_Set task_. All of the data below should be written out exactly.

_Given information_.

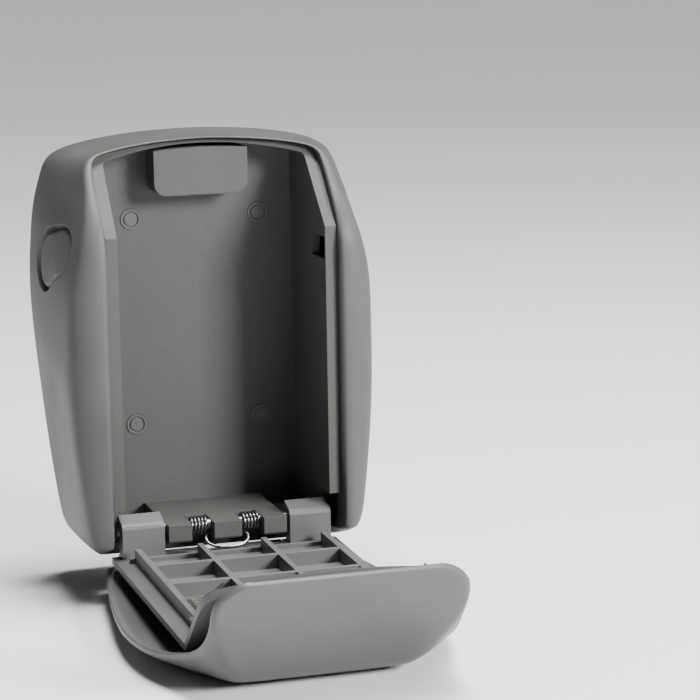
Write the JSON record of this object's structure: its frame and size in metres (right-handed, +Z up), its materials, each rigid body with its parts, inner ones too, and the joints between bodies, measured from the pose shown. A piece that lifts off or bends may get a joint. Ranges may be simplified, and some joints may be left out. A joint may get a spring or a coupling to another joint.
{
  "type": "key lock box",
  "caption": "Wall-mounted key box with a drop-down combination door, a hinged weather cover and a sculpted casing.",
  "frame": {"origin": "middle of the back face, midway across the casing, where it meets the wall", "axes": "+X to the right seen from the front, +Y into the wall, +Z up"},
  "size_m": [0.1052, 0.1687, 0.143],
  "materials": {
    "body_paint": "satin grey paint with a fine orange-peel texture",
    "box_cast": "matte grey paint over a casting",
    "back_cast": "matte grey paint over a casting",
    "plug_cast": "matte moulded plastic",
    "door_paint": "satin grey paint",
    "cover_paint": "satin grey paint",
    "lock_cast": "bare die casting, slightly rough",
    "lock_steel": "bright rolled steel",
    "steel": "bright turned steel",
    "dial_black": "black moulded plastic with white numbers"
  },
  "bodies": {
    "root": {"outer_shell": "body_paint", "inner_box": "box_cast", "back_plate": "back_cast", "case_screws": "steel", "top_block": "box_cast", "block_screws": "steel", "hole_plugs": "plug_cast", "hinge_pin": "steel"},
    "door": {"door_panel": "door_paint", "torsion_spring": "steel", "lock_housing": "lock_cast", "lock_cover": "lock_steel", "lock_screws": "steel", "bolt_spring": "steel", "dial_axle": "steel", "detent_spring": "lock_steel", "cover_pins": "steel"},
    "bolt_left": {"bolt_left": "lock_steel"},
    "bolt_right": {"bolt_right": "lock_steel"},
    "release_tab": {"release_tab": "lock_cast"},
    "code_lever": {"code_lever": "lock_steel"},
    "cover": {"cover_leaf": "cover_paint", "weather_cover": "cover_paint"},
    "dial_1": {"dial_wheel_1": "dial_black", "wheel_hub_1": "lock_cast"},
    "dial_2": {"dial_wheel_2": "dial_black", "wheel_hub_2": "lock_cast"},
    "dial_3": {"dial_wheel_3": "dial_black", "wheel_hub_3": "lock_cast"},
    "dial_4": {"dial_wheel_4": "dial_black", "wheel_hub_4": "lock_cast"}
  },
  "joints": [
    {"name": "door_hinge", "type": "hinge", "parent": "root", "child": "door", "pos_m": [0, -0.03665, -0.05725], "axis": [1, 0, 0], "range_deg": [-91, 0]},
    {"name": "cover_hinge", "type": "hinge", "parent": "door", "child": "cover", "pos_m": [0, -0.03332, -0.06754], "axis": [1, 0, 0], "range_deg": [0, 95]},
    {"name": "release_slide", "type": "slide", "parent": "door", "child": "release_tab", "axis": [0, -0.7373, 0.6756], "range_m": [0, 0.0025]},
    {"name": "bolt_left_slide", "type": "slide", "parent": "door", "child": "bolt_left", "axis": [-1, 0, 0], "range_m": [0, 0.0025]},
    {"name": "bolt_right_slide", "type": "slide", "parent": "door", "child": "bolt_right", "axis": [1, 0, 0], "range_m": [0, 0.0025]},
    {"name": "code_lever_turn", "type": "hinge", "parent": "door", "child": "code_lever", "pos_m": [0, -0.11285, -0.06053], "axis": [0, -0.0175, 0.9998], "range_deg": [0, 60]},
    {"name": "dial_1_turn", "type": "hinge", "parent": "door", "child": "dial_1", "pos_m": [-0.0171, -0.13982, -0.05742], "axis": [1, 0, 0], "continuous": true},
    {"name": "dial_2_turn", "type": "hinge", "parent": "door", "child": "dial_2", "pos_m": [-0.0057, -0.13982, -0.05742], "axis": [1, 0, 0], "continuous": true},
    {"name": "dial_3_turn", "type": "hinge", "parent": "door", "child": "dial_3", "pos_m": [0.0057, -0.13982, -0.05742], "axis": [1, 0, 0], "continuous": true},
    {"name": "dial_4_turn", "type": "hinge", "parent": "door", "child": "dial_4", "pos_m": [0.0171, -0.13982, -0.05742], "axis": [1, 0, 0], "continuous": true}
  ],
  "couplings": [
    {"joint": "bolt_left_slide", "follows": "release_slide", "ratio": 1},
    {"joint": "bolt_right_slide", "follows": "release_slide", "ratio": 1}
  ]
}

_Solution to this problem_.
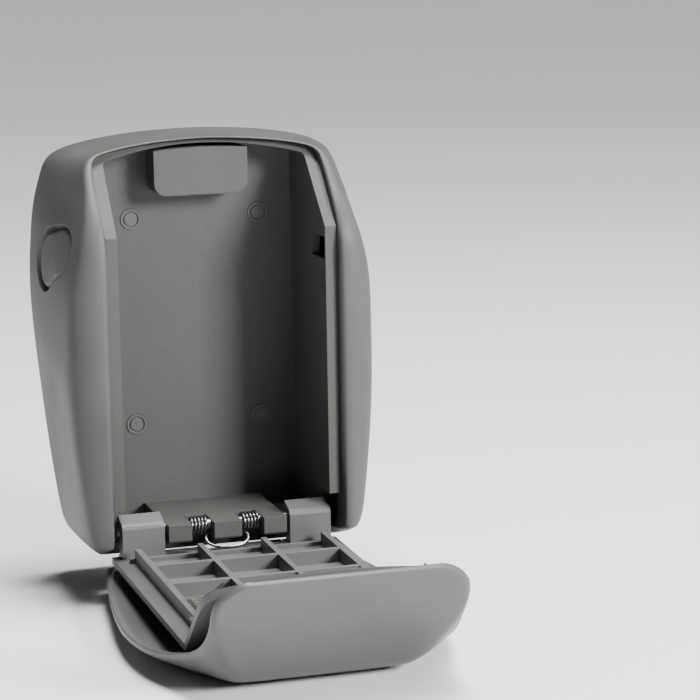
Write the JSON record of this object's structure: its frame and size in metres (right-handed, +Z up), its materials, each rigid body with its parts, inner ones too, and the joints between bodies, measured from the pose shown. A piece that lifts off or bends may get a joint. Ranges may be simplified, and some joints may be left out. A joint may get a spring or a coupling to another joint.
{
  "type": "key lock box",
  "caption": "Wall-mounted key box with a drop-down combination door, a hinged weather cover and a sculpted casing.",
  "frame": {"origin": "middle of the back face, midway across the casing, where it meets the wall", "axes": "+X to the right seen from the front, +Y into the wall, +Z up"},
  "size_m": [0.1052, 0.1687, 0.143],
  "materials": {
    "body_paint": "satin grey paint with a fine orange-peel texture",
    "box_cast": "matte grey paint over a casting",
    "back_cast": "matte grey paint over a casting",
    "plug_cast": "matte moulded plastic",
    "door_paint": "satin grey paint",
    "cover_paint": "satin grey paint",
    "lock_cast": "bare die casting, slightly rough",
    "lock_steel": "bright rolled steel",
    "steel": "bright turned steel",
    "dial_black": "black moulded plastic with white numbers"
  },
  "bodies": {
    "root": {"outer_shell": "body_paint", "inner_box": "box_cast", "back_plate": "back_cast", "case_screws": "steel", "top_block": "box_cast", "block_screws": "steel", "hole_plugs": "plug_cast", "hinge_pin": "steel"},
    "door": {"door_panel": "door_paint", "torsion_spring": "steel", "lock_housing": "lock_cast", "lock_cover": "lock_steel", "lock_screws": "steel", "bolt_spring": "steel", "dial_axle": "steel", "detent_spring": "lock_steel", "cover_pins": "steel"},
    "bolt_left": {"bolt_left": "lock_steel"},
    "bolt_right": {"bolt_right": "lock_steel"},
    "release_tab": {"release_tab": "lock_cast"},
    "code_lever": {"code_lever": "lock_steel"},
    "cover": {"cover_leaf": "cover_paint", "weather_cover": "cover_paint"},
    "dial_1": {"dial_wheel_1": "dial_black", "wheel_hub_1": "lock_cast"},
    "dial_2": {"dial_wheel_2": "dial_black", "wheel_hub_2": "lock_cast"},
    "dial_3": {"dial_wheel_3": "dial_black", "wheel_hub_3": "lock_cast"},
    "dial_4": {"dial_wheel_4": "dial_black", "wheel_hub_4": "lock_cast"}
  },
  "joints": [
    {"name": "door_hinge", "type": "hinge", "parent": "root", "child": "door", "pos_m": [0, -0.03665, -0.05725], "axis": [1, 0, 0], "range_deg": [-91, 0]},
    {"name": "cover_hinge", "type": "hinge", "parent": "door", "child": "cover", "pos_m": [0, -0.03332, -0.06754], "axis": [1, 0, 0], "range_deg": [0, 95]},
    {"name": "release_slide", "type": "slide", "parent": "door", "child": "release_tab", "axis": [0, -0.7373, 0.6756], "range_m": [0, 0.0025]},
    {"name": "bolt_left_slide", "type": "slide", "parent": "door", "child": "bolt_left", "axis": [-1, 0, 0], "range_m": [0, 0.0025]},
    {"name": "bolt_right_slide", "type": "slide", "parent": "door", "child": "bolt_right", "axis": [1, 0, 0], "range_m": [0, 0.0025]},
    {"name": "code_lever_turn", "type": "hinge", "parent": "door", "child": "code_lever", "pos_m": [0, -0.11285, -0.06053], "axis": [0, -0.0175, 0.9998], "range_deg": [0, 60]},
    {"name": "dial_1_turn", "type": "hinge", "parent": "door", "child": "dial_1", "pos_m": [-0.0171, -0.13982, -0.05742], "axis": [1, 0, 0], "continuous": true},
    {"name": "dial_2_turn", "type": "hinge", "parent": "door", "child": "dial_2", "pos_m": [-0.0057, -0.13982, -0.05742], "axis": [1, 0, 0], "continuous": true},
    {"name": "dial_3_turn", "type": "hinge", "parent": "door", "child": "dial_3", "pos_m": [0.0057, -0.13982, -0.05742], "axis": [1, 0, 0], "continuous": true},
    {"name": "dial_4_turn", "type": "hinge", "parent": "door", "child": "dial_4", "pos_m": [0.0171, -0.13982, -0.05742], "axis": [1, 0, 0], "continuous": true}
  ],
  "couplings": [
    {"joint": "bolt_left_slide", "follows": "release_slide", "ratio": 1},
    {"joint": "bolt_right_slide", "follows": "release_slide", "ratio": 1}
  ]
}